出張 今回初めて出したものなので、3年後なのか5年後なのか、変えていかないといけないのかもしれないなと思います。私がこの会社を始める前の、自分の最初のキャリアの10年間は、経営コンサルティングや金融でした。今のようなラフな格好で会社に行くことなど考えられず、皆がエルメスのネクタイをしているという業界だったのです。でも、ウォールストリートでさえも、今はラフな格好の人たちが増えているようです。コロナの影響は大きかったと思います。うちも基本的には会社に毎日出てきていますが、週に1回まではリモートを許可しています。当社の場合は女性社員が多くて、7割ぐらいが女性です。当然、産休や育休を経ている人たちも多いです。介護の必要が出てきている社員もいるので、時間帯での有給休暇の取得をしています。コロナを経て、リモートの経験があって、会社としての考え方や、僕自身も考え方を少しずつ変えてきているところがあると思います。本質的には変わらない部分や価値観があるとは思いますが、マナーは基本的にはコミュニケーションの仕方なので、いろいろと変化する部分も多々あるのではないかと思っています。

教員と企業のつながり

寺尾 このインタビューをお願いしたきっかけは、PCカンファレンスでの、団体会員セッションでのご発表と、教育・ITフェアへの出展でした。

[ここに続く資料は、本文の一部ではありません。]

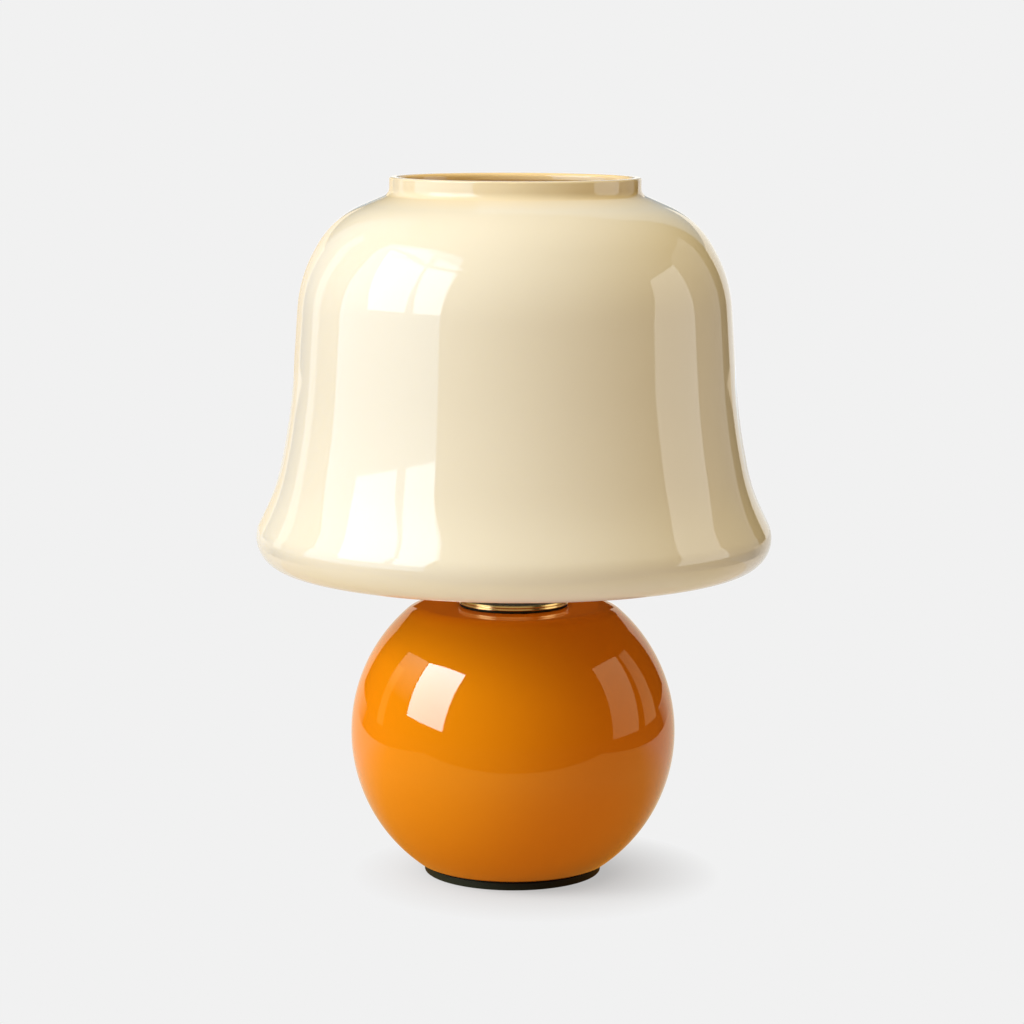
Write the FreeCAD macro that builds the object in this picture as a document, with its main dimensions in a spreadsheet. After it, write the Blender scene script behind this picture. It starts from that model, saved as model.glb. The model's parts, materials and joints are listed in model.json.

CIECとしてはいろいろ気にしていながらも、会員企業さまから直接のご感想をうかがうことがあまりないです。よい場となっていたでしょうか。

出張 PCカンファレンスに参加した平磯さんどうですか。

平磯 発表の場をいただけたのはすごくありがたかったです。こちらがブースを出していて、「興味のある方は来てくださいね」ということだけだと、なかなか立ち寄っていただけなかったりしますので。多くの方が集まっている場で、われわれの伝えたいメッセージを伝えられた上で「ブースも出してますよ」と言えることで、参加させてもらってとてもよかったなと思います。

寺尾 そうですか。それはよかったです。もっとこういうこともCIECがやってくれればいいのにといったご要望はございますか? PCカンファレンスでもそれ以外でも。

出張 新しい商品を作りたいというときに、このような先生がいて、このような分野に関心を持っているということがわかるとうれしいですね。いろいろと先生方とお話をするきっかけが、普段はそれほどないのです。もう10年ぐらい前になるのですが、MOSのエクセルを受けた人たちにもうひとつ、エクセルを使った商品を作りたいと思っていたのです。一緒に試験を作ってくださる先生を探していて、その時に偶然、立命館大学におられた先生とのお話がきっかけで「ビジネス統計スペシャリスト」が形になりました。その先生の周りの先生方も参加してくださっています。

学校の先生にとって、僕はもっと企業側とのお金のやり取りがあった方がいいと思っているのです。何をやるにしてもやはりお金がないとできない。日本の学校の先生方は、そのあたりに関して、ある意味では英語で言うとシャイだと思うのです。もう少しアグレッシブであってもいいのではないのかと。いい教育やいい仕事をやろうと思ったら、別にアメリカのように成金趣味がいいとは申し上げませんが、やはりある程度の金銭的なものが必要になってきます。当社の場合は、それこそマイクロラーニングの新しいものを作っていく、こういうものを提案してみたいという、先生方との会話や意見交換の場があるとうれしいですね。先生方が持っている問題意識と、われわれが持っている問題意識を意見交換していくことによって、新しいものができたらいいなと思います。

寺尾 CIECのような学会の場は、うまく機能すれば、そういうものが作れるポテンシャルがあると思います。

出張 「エクセルで何とか」というのをシリーズ化したくて、まずはエクセルで会計を学ぶという商品を作れないかなと思っています。ワード、パワーポイント、エクセルの中で、パソコンを学ぶ最大の理由はエクセルではないかと思います。エクセルを使いながら統計を学ぶのは第一弾なのですが、エクセルを使ってこれを学生に提案したらいいのではないか、企業がこういうものを社員に学ばせたらいいのではないかというものがあったら、ぜひご意見をお聞きしたいです。

寺尾 そうですね。よく考えたことではないのですが、エクセルは御社が「VBAエキスパート」試験を扱っておられるように、プログラミングとも相性がいいですね。小中高のプログラミング教育の中でもう少し使われてもいいのではないかと思っています。ふだんもしエクセルを使っているのであれば、いつものエクセルでこういうこともできるということで、敷居が少し低くなっています。いまの小中高のプログラミング教育は、いわゆるビジュアル言語が主流ですが、古典的なコードを書くようなプログラミングも行いたいのであれば、エクセルVBAはよい選択肢のひとつではないかと思います。本日はありがとうございました。

※CIEC(Community for Innovation of Education and learning through Computers and communication networks)、読み方は「シーク」。教育と学びにおけるコンピュータおよびネットワークの利用のあり方等を研究し、その成果を普及することを目的とする一般社団法人。